I am not aware of any detailed public data on requirements produced using a waterfall process. So the answer is, I don’t know; but the rationales I heard for the various kinds of drawings sound as-if they would have equivalents in the software requirements world.

What about the other data provided by the challenge sponsor?

I plotted various quantities for the RFI data, but there wasn’t any “that’s interesting” response from the domain experts. Perhaps the genius behind the plot ideas will be recognized later, or perhaps one of the domain experts will suddenly realize what patterns should be present in RFI data on high performance projects (nobody is allowed to consider the possibility that the data has no practical use). It can take time for the consequences of data analysis to sink in, or for new ideas to surface, which is why I am happy for analysis conversations to stretch out over time. Our presentation deck included some RFI plots because there was RFI data in the challenge.
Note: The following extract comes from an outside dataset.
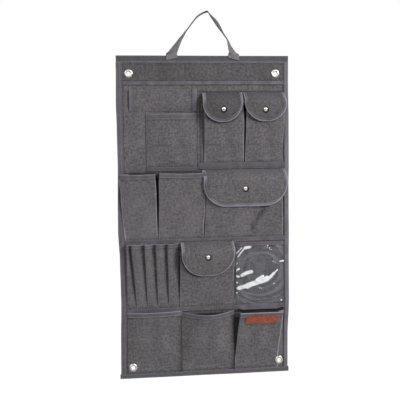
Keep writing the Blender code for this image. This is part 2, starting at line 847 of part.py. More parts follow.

What is the software equivalent of construction RFIs? Perhaps issues in a tracking system, or Jira tickets? I did not think to talk more about RFIs with the domain experts.

How did team Designing-Success do?

In most hackathons, the teams that stay the course present at the end of the hack. For these ProjectHacks, submission deadline is the following day; the judging is all done later, electronically, based on the submitted slide deck and video presentation. The end of this hack was something of an anti-climax.

Did team Designing-Success discover anything of practical use?

I think that finding patterns in the drawing data converted the domain experts from a theoretical to a practical understanding that it was possible to extract interesting patterns from construction data. They each said that they planned to attend the next hack (in about four months), and I suggested that they try to bring some of their own data.

Can these drawing creation patterns be used to help monitor project performance, as it progressed? The domain experts thought so. I suspect that the users of these patterns will be those not closely associated with a project (those close to a project are usually well aware of that fact that things are not going well).